Вариацию на личную тему Ходасевич усматривает и в “Арапе Петра Великого”, где убедительно показывает распределение Пушкиным собственных черт между приятелями-соперниками Ибрагимом и Корсаковым. Но при этом автор “Обезьяны” не замечает, что делается это в терминах обезьяньего топоса: русский дворянин трижды обзывается “французской/заморской обезьяной”, обезьянья же внешность Ибрагима — “арапские белки”, “сплющенный нос”, “вздутые губы”, “шершавая шерсть” — постоянно обыгрывается, но слово “обезьяна” к нему ни разу не применяется, напротив, говорится, что “из всех молодых людей, воспитанных в чужих краях… царский арап более всех на человека походит”.

Анализ “Русалки” строился Ходасевичем по принципу “все так и было” (ср. его примечание к “Обезьяне”). Биографический буквализм, проявившийся в описании поэтического хозяйства Пушкина, мог помешать в инвентаризации собственного.

Кстати, Набоков-пушкинист тоже не обошел вниманием “Русалку”, дописав в 1942 году ее окончание (в 1919-м, как отмечают А&М, тем же занимался Хлебников), но по-авгурски нигде не обмолвился о ее связи с ходасевичевскими или собственными обезьянами. А ведь он напечатал о Ходасевиче две статьи (1927, 1939), с редким доброжелательством отозвался о нем в мемуарах и переводил и преподавал в Америке его стихи.

Слышится в “Обезьяне” и Лермонтов: Глубокой древности сладчайшие преданья напоминают строчку Ни темной старины заветные преданья из “Родины”. Обе строки шестистопны, хотя “Обезьяна” написана в основном 5-ст. ямбом (с немногими отклонениями), а “Родина”—разностопным (4-5-6-ст.) рифмованным ямбом, так что перекличка не подсказана и, значит, не приглушена метрической инерцией. Отсылка к Лермонтову продиктована, повидимому, тем же, чем и к Пушкину,—потребностью удостоверить укорененность в древних “преданьях”. Более того, аллюзия на “Родину”, с ее подрывом официального патриотизма и “славы, купленн[ой] кровью”, имеет прямой смысл в стихотворении про “тот день [, когда] была объявлена война”.

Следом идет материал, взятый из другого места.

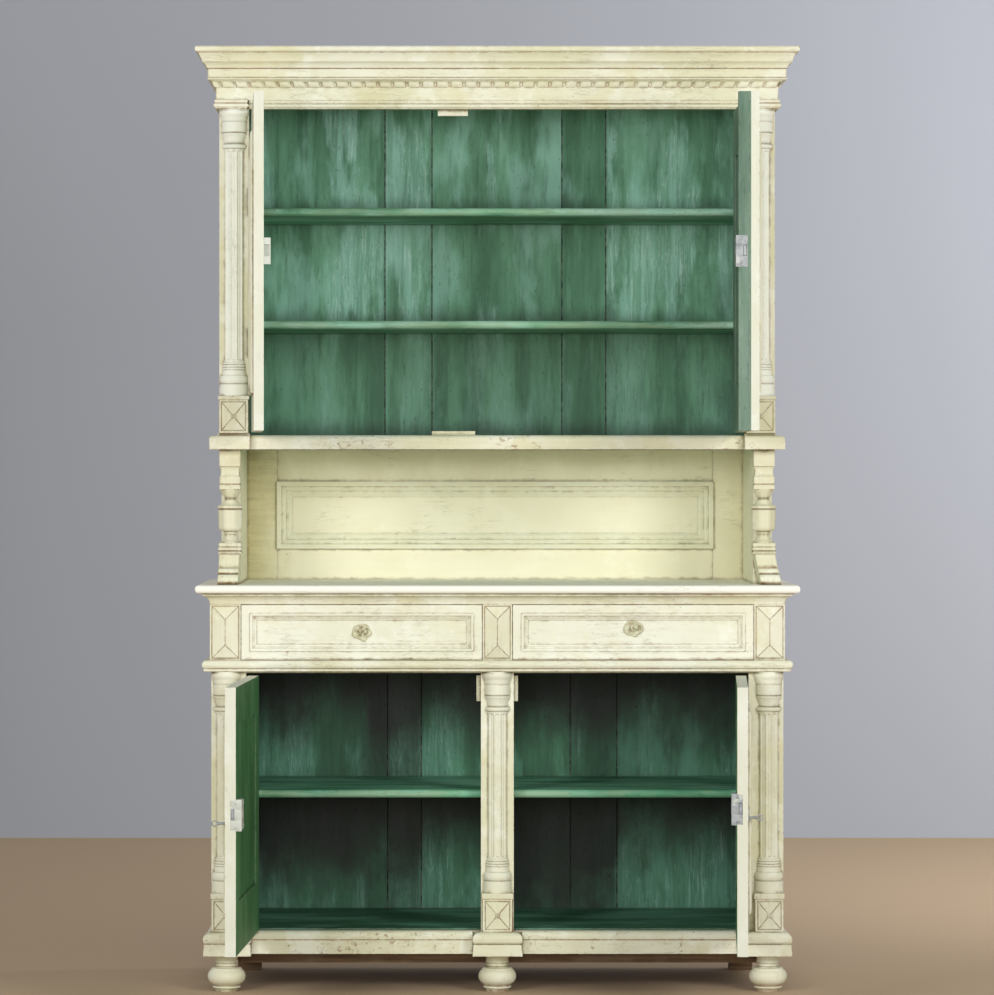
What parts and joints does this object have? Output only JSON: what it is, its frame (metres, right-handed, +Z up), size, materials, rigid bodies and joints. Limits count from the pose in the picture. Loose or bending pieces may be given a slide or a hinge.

Идентификация русалочьего подтекста “Обезьяны” затруднялась внешним различием двух функционально сходных — человекообразных — существ. Впрочем, в новейшей работе Ронена (в печати) ходасевичевская обезьяна уже соотнесена с фольклорным Кощеем и cфинксом Белого.

“”Только в… чулан не моги заглядывать!” [Иван-царевич] не вытерпел… глянул—а там висит Кощей Бессмертный, на двенадцати цепях прикован. Просит…: ”Сжалься… дай мне напиться! Десять лет… не ел, не пил—совсем в горле пересохло!” Царевич подал ему… ведро воды; он выпил и еще запросил… а как выпил третье ведро—взял свою прежнюю силу, тряхнул цепями и сразу все двенадцать порвал… [C]трашным вихрем вылетел в окно, нагнал Марью Моревну, подхватил ее и унес к себе” (“Марья Моревна”, Афанасьев, №159).

“Мы думаем, что мы их знаем… И мы приручаем… зверя… Между тем, зоркий взор мудреца сумеет увидеть зверя во всем его первозданном ужасе… Кого мы приблизили к себе, Не сидит ли в каждом звере Зверь Апокалипсиса?… И теперь еще у прохожих Болгар Обезьяна подражает пьяной бабе и ходит за водой. И никто не видит ужаса. Мы гордо утверждаем, что зверь — хороший, добрый; что он — наш. А что если в этом приближении к нам зверя сказалось не пленение его нами, а тайное наше пленение им?” (Андрей Белый, “Сфинкс”// “Весы”, 1905, No. 9-10).

Согласно Ронену (уже писавшему о сфинксовом топосе), “взор и рукопожатие зверя [у Ходасевича] напоминают человеку о преданьях героической старины и пленяют его той древней полнотою жизни и судьбы, которую обещала война, сулившая апокалипсис, но оказавшаяся лишь обезьяной Армагеддона”. Трактуя обезьяну с благоговением—из заморенного зверька она превращается в подобие Дария и индийского магараджи,—Ходасевич мог ориентироваться на персонажа “Рамаяны” бога-обезьяну Ханумана, трикстера, мудреца, и воина, который изображался как в боевой позе, так и на коленях. В противоположность злодею эпоса—змее/кощееподобному царю ракшасов Раване, Хануман является помощным зверем Рамы, аватары Вишну, и их отношения отчасти реплицируют отношения обезьяны Вришакапи с Индрой. Интертекстуальная цепочка буквальным образом оживляет все более древние преданья: Бунин—Пушкин—ЖуковскийЦицерон—Дарий—“Рамаяна”—Рама—Вишну—Индра—Веды. (Место не переведенной “Рамаяны” в культуре Серебряного века и вероятность знакомства с ней Ходасевича—вопрос особый.)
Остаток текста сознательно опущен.